Hopes that Greece will get a second bailout boosted market sentiment around the world on Friday, a day after stocks and the euro plunged on fears over the pace of the global economic recovery.

Stocks, particularly in Europe, have recovered a large chunk of the losses posted on Thursday after EU leaders backed another bailout for Greece should the Parliament there approve euro28 billion in austerity measures in a vote next week.

"We agreed that there will be a new program for Greece," German Chancellor Angela Merkel said in Brussels.

The austerity measures have to be passed by the Greek Parliament for the next batch of money due from last year's bailout and for a second bailout to be agreed. If lawmakers fail to back the package, then Greece will face a default on its debts.

The markets are hopeful that Greece will get another financial lifeline from its partners in the eurozone and the International Monetary Fund to see it through the next couple of years. That has eased concerns over what impact a Greek debt default would have on Europe's financial system. Many analysts think a default could trigger mass panic in the markets, akin to what happened in the aftermath of the collapse of U.S. investment bank Lehman Brothers back in 2008.

"The EU and IMF backed Greece's austerity measures, reassuring markets that Greece will receive a bailout if George Papandreou manages to pass through his austerity bill next week," said Simon Furlong, a trader at Spreadex.

In Europe, the FTSE 100 index of leading British shares was up 0.9 percent at 5,726 while Germany's DAX rose 0.8 percent to 7,198. The CAC-40 in France was 0.8 percent higher at 3,821.

One market bucking the trend was Italy's FTSE MIB, which was trading 0.5 percent lower on the back of a retreat in banking shares. Intesa Sanpaolo Spa and Unicredit Spa were both down over 3 percent.

Wall Street was poised for a solid opening _ Dow futures were up 0.3 percent at 12,008 while the broader Standard & Poor's 500 futures rose a similar rate to 1,281.

The euro was down 0.3 percent at $1.4226 but that's still up just over a cent higher than the low it recorded Thursday, when investors' appetite for risk was battered. When investors' risk appetite is low, the euro usually suffers, especially against the dollar.

The crisis of confidence in the eurozone is likely to remain even if Greece gets a second bailout, with many economists predicting that the country will have to restructure its debts in some way in the coming years, especially if the economy shrinks further.

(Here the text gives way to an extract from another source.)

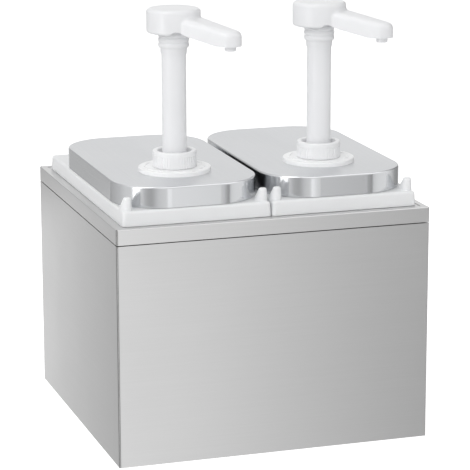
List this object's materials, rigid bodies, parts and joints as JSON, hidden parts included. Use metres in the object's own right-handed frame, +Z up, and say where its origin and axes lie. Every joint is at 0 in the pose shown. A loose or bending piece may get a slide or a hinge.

"Greece would be fully funded for some time to come of course; but then if the economy continues to deteriorate in the months ahead, investors are likely to begin to fear the worst fairly quickly in the knowledge that the political will to offer further assistance would be probably spent," said Neil Mellor, an analyst at Bank of New York Mellon.

Earlier, Asian markets rallied on the Greek bailout hopes.

Japan's Nikkei 225 was 0.9 percent higher to close at 9,678.71, while South Korea's Kospi rose 1.7 percent to 2,090.81.

Hong Kong's Hang Seng added 1.9 percent at 22,171.95, with banking shares getting a boost after Chinese Premier Wen Jiabao wrote a newspaper commentary indicating China is getting its inflation problem under control.

Mainland Chinese shares also gained on Wen's comments. The Shanghai Composite Index rose 2.2 percent, the biggest gain in four months, to 2,746.21, while the Shenzhen Composite Index gained 2.3 percent to 1,136.39.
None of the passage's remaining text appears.